Maduro applauded the return of his cronies to the National Assembly in messages on Twitter on Tuesday.

“I congratulate the installation of the new National Assembly in a historic day that opens paths of hope for our nation,” Maduro wrote. “I reiterate to its deputies my commitment and full disposition to work together for the economic recovery and consolidation of peace.”

While the National Assembly took possession, Guaidó held a “secret” ceremony with those deposed in the fraudulent December elections, vowing to continue to do their work even as they have been barred from their seats. According to the Venezuelan outlet Efecto Cocuyo, Guaidó held the event like a parliamentary meeting and achieved a quorum of 107 lawmakers and 23 substitutes.

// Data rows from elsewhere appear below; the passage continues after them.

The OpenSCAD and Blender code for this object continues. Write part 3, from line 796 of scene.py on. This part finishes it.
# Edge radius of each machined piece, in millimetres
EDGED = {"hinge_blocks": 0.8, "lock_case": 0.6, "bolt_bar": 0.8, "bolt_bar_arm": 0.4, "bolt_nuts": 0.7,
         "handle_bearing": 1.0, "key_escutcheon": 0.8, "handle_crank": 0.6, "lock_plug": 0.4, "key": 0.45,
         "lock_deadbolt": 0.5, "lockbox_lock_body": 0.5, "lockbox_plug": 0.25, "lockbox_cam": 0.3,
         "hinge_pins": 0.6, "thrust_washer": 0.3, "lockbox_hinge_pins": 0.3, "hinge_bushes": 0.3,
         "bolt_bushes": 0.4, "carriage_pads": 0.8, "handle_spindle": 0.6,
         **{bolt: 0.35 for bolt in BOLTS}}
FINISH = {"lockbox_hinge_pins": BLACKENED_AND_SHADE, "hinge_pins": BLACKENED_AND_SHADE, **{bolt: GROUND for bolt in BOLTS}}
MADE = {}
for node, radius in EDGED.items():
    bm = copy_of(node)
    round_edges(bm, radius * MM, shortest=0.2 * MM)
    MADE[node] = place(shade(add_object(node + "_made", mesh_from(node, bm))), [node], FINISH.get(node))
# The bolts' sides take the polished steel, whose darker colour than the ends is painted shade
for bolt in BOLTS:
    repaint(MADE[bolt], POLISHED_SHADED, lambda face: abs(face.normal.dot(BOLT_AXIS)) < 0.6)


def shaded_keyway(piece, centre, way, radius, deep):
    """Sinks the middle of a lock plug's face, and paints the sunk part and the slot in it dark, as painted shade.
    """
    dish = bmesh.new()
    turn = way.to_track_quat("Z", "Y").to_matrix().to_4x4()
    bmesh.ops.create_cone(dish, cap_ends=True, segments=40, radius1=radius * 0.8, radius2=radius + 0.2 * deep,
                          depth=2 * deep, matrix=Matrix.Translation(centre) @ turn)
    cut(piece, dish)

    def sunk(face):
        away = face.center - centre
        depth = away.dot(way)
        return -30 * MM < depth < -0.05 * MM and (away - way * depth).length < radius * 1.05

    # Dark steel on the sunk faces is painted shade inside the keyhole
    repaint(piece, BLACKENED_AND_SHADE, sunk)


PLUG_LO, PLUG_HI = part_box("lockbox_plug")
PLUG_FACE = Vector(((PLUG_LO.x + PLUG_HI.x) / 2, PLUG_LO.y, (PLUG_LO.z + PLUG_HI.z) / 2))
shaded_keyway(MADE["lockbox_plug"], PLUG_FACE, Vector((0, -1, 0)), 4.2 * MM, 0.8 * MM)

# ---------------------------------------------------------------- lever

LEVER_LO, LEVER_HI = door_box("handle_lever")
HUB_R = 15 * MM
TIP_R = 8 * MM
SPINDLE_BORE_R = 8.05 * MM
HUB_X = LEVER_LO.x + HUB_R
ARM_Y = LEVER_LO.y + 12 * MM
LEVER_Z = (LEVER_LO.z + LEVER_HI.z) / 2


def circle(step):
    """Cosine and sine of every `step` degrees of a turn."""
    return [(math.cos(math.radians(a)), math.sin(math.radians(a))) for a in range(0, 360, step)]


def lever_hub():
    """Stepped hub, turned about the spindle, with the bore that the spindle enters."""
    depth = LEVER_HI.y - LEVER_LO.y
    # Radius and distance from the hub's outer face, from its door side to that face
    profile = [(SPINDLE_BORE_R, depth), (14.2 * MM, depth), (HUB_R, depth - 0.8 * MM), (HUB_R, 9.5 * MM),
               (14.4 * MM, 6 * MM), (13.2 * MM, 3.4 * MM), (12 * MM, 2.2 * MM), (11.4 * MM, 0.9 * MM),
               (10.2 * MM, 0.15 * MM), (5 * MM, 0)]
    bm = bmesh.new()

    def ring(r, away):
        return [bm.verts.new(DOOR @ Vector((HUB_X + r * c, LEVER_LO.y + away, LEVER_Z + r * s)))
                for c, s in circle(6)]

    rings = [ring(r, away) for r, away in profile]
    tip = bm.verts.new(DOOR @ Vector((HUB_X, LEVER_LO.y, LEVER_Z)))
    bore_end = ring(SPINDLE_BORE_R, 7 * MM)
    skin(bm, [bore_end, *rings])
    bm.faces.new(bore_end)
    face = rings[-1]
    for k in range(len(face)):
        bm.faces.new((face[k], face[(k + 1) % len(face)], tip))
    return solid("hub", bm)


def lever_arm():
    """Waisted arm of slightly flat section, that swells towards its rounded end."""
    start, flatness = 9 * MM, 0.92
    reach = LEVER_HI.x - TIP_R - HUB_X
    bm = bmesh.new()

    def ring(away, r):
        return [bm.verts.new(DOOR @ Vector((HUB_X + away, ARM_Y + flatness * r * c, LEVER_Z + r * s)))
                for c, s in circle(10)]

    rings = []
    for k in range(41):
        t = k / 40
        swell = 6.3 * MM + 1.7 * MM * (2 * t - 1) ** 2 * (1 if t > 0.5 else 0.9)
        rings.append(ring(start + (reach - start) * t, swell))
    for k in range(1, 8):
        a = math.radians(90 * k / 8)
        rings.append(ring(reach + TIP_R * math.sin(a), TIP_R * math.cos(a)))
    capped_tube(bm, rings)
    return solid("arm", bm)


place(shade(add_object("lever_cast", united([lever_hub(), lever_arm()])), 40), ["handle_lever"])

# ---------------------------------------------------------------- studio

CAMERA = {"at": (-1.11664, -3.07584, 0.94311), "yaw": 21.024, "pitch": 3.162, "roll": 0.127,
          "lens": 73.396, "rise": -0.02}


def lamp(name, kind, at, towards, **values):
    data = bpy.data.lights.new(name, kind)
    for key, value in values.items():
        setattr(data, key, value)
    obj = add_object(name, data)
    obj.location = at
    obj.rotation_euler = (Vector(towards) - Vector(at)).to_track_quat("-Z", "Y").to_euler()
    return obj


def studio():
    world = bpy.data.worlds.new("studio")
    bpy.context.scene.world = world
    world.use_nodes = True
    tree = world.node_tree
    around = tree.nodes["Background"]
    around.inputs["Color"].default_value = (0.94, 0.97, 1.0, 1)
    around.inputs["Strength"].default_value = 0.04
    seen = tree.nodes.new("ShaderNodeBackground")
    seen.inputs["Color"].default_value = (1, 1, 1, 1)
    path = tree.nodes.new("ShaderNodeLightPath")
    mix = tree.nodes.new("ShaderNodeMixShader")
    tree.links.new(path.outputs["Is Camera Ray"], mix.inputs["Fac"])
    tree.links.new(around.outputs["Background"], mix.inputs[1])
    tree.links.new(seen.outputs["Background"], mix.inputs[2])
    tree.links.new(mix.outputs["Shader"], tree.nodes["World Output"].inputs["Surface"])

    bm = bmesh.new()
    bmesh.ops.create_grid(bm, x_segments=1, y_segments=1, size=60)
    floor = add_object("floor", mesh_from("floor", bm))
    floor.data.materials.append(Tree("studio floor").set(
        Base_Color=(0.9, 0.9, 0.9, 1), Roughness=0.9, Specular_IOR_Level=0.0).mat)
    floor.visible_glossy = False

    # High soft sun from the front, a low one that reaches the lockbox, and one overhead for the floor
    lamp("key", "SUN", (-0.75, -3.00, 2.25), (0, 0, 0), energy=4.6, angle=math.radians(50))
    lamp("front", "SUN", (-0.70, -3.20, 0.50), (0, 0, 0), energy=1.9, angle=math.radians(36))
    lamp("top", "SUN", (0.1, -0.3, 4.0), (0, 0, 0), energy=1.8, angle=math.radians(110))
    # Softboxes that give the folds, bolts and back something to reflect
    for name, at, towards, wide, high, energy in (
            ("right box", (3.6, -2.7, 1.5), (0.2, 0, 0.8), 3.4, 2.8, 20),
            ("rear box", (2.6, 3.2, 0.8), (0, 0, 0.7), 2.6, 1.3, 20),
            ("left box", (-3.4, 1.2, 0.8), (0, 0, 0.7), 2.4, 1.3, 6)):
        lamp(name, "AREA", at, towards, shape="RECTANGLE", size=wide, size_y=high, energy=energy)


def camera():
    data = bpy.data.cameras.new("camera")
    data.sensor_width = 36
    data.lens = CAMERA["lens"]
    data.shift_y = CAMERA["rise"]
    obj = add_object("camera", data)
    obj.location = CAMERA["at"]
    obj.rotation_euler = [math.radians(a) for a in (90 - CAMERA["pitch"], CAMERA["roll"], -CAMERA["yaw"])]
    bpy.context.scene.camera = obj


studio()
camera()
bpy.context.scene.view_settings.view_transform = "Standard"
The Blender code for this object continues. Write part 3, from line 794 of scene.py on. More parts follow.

“We are on our feet not just for the institutions and legitimate interlocution that the parliament represents, but for millions of Venezuelans who want change,” Guaido said on Twitter, suggesting his supporters would attempt to legislate without any enforcement mechanism or access to the National Assembly.

The “legitimate” National Assembly also issued a statement asserting that the group could continue to accept Guaidó as their leader and noting that most of Latin America had rejected Maduro’s National Assembly. The United States also issued a statement this week confirming it still considered Guaidó the nation’s president and those elected in 2015 the true National Assembly.

“We ask the international community to join in the defense of our people expressed so clearly by brotherly nations like the Lima Group, and not to transact with the usurpers of our freedom,” the message concluded. The Lima Group is an anti-Maduro coalition.

Guaidó had urged people to rally for massive protests on January 5, but they did not materialize.